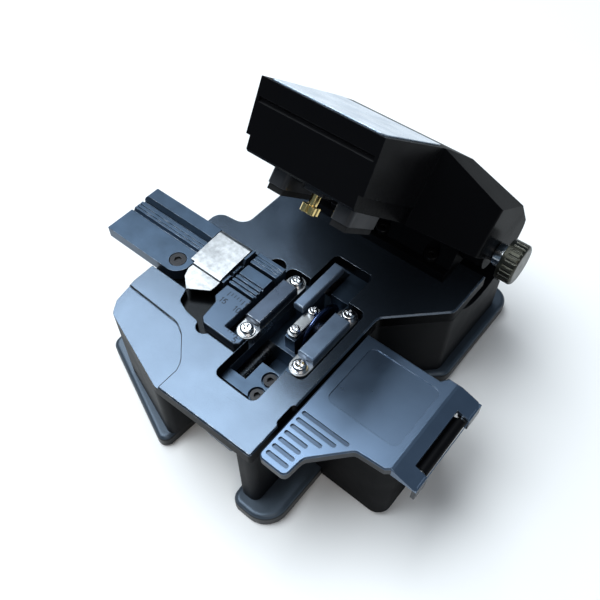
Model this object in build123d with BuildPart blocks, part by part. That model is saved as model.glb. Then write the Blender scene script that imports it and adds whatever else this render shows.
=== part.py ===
"""Precision fibre cleaver with a scrap box, stored with its lid open.

X runs along the fibre (left to right), Y runs from the operator to the rear, Z is up.
Sketch coordinates are measured from the deck plate's front right corner, and heights from the table.
"""
from build123d import *
import os
from math import cos, radians, sin

os.makedirs("parts", exist_ok=True)

# ------------------------------------------------------------ driving dimensions (mm, degrees)
corner_x = 22.2         # deck corner, from the middle of the whole object
corner_y = -50.0
deck_top = 33.0
deck_thick = 4.0
step_drop = 0.7         # the front left wing lies this much below the deck
pocket_depth = 2.5      # guide channel, below the deck
shoe_bottom = 0.6
shoe_top = 4.6
wall = 2.5

fibre_y = 36.0          # the fibre line
pad_top = 34.6
left_pad_x = -24.4
right_pad_x = -6.8
pad_width = 4.8
pad_length = 15.2
clamp_screw_reach = 10.0

blade_x = -12.2
blade_y = 41.2
blade_z = 26.5
blade_radius = 8.0
rail_z = 18.0
rail_radius = 2.0
rail_left_x = -23.0
rail_right_x = -6.0

lid_open = 42.0         # stored opening of the lid, from closed
hinge_y = 82.0
hinge_z = 41.0
pin_radius = 2.5
stud_radius = 1.5
running = 0.06          # radial clearance of a running fit
cheek_x = 14.5          # outer face of the lid's right cheek
lid_left_x = -31.0
lid_right_x = -0.5
lid_bottom = 41.0
lid_skin = 2.0
plate_slope = 5.0       # the lid's top rises to the rear when closed

bin_floor = 2.5
bin_top = 29.8
bin_skin = 1.6
cover_pin_x = 31.7
cover_pin_z = 29.3
cover_pin_radius = 0.8

holder_left_x = -78.0
holder_right_x = -38.4
leaf_pin_y = 44.2
leaf_pin_z = 34.5
leaf_pin_radius = 0.8

deck_bottom = deck_top - deck_thick
pocket_floor = deck_top - pocket_depth
chassis_thick = 4.0
chassis_bottom = deck_bottom - chassis_thick
lid_middle_x = (lid_left_x + lid_right_x) / 2
left_cheek_x = 2 * lid_middle_x - cheek_x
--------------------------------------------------
§ **Exercise prompt**: Go back to the listing above and please repeat it exactly.

§ **Result for this exercise**:
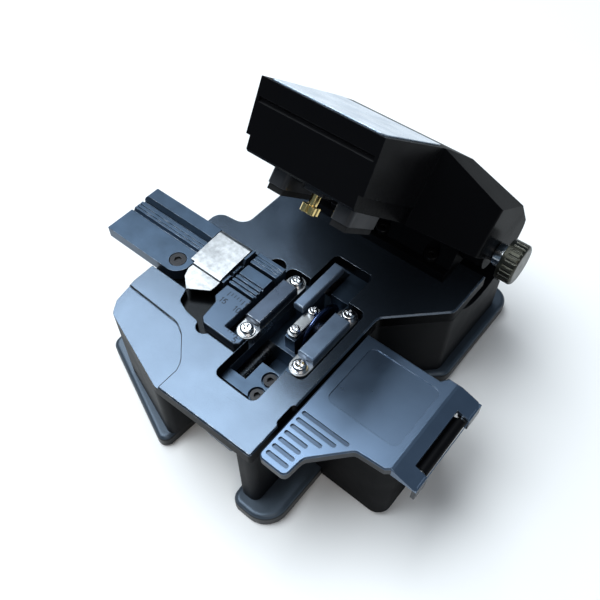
Model this object in build123d with BuildPart blocks, part by part. That model is saved as model.glb. Then write the Blender scene script that imports it and adds whatever else this render shows.
=== part.py ===
"""Precision fibre cleaver with a scrap box, stored with its lid open.

X runs along the fibre (left to right), Y runs from the operator to the rear, Z is up.
Sketch coordinates are measured from the deck plate's front right corner, and heights from the table.
"""
from build123d import *
import os
from math import cos, radians, sin

os.makedirs("parts", exist_ok=True)

# ------------------------------------------------------------ driving dimensions (mm, degrees)
corner_x = 22.2         # deck corner, from the middle of the whole object
corner_y = -50.0
deck_top = 33.0
deck_thick = 4.0
step_drop = 0.7         # the front left wing lies this much below the deck
pocket_depth = 2.5      # guide channel, below the deck
shoe_bottom = 0.6
shoe_top = 4.6
wall = 2.5

fibre_y = 36.0          # the fibre line
pad_top = 34.6
left_pad_x = -24.4
right_pad_x = -6.8
pad_width = 4.8
pad_length = 15.2
clamp_screw_reach = 10.0

blade_x = -12.2
blade_y = 41.2
blade_z = 26.5
blade_radius = 8.0
rail_z = 18.0
rail_radius = 2.0
rail_left_x = -23.0
rail_right_x = -6.0

lid_open = 42.0         # stored opening of the lid, from closed
hinge_y = 82.0
hinge_z = 41.0
pin_radius = 2.5
stud_radius = 1.5
running = 0.06          # radial clearance of a running fit
cheek_x = 14.5          # outer face of the lid's right cheek
lid_left_x = -31.0
lid_right_x = -0.5
lid_bottom = 41.0
lid_skin = 2.0
plate_slope = 5.0       # the lid's top rises to the rear when closed

bin_floor = 2.5
bin_top = 29.8
bin_skin = 1.6
cover_pin_x = 31.7
cover_pin_z = 29.3
cover_pin_radius = 0.8

holder_left_x = -78.0
holder_right_x = -38.4
leaf_pin_y = 44.2
leaf_pin_z = 34.5
leaf_pin_radius = 0.8

deck_bottom = deck_top - deck_thick
pocket_floor = deck_top - pocket_depth
chassis_thick = 4.0
chassis_bottom = deck_bottom - chassis_thick
lid_middle_x = (lid_left_x + lid_right_x) / 2
left_cheek_x = 2 * lid_middle_x - cheek_x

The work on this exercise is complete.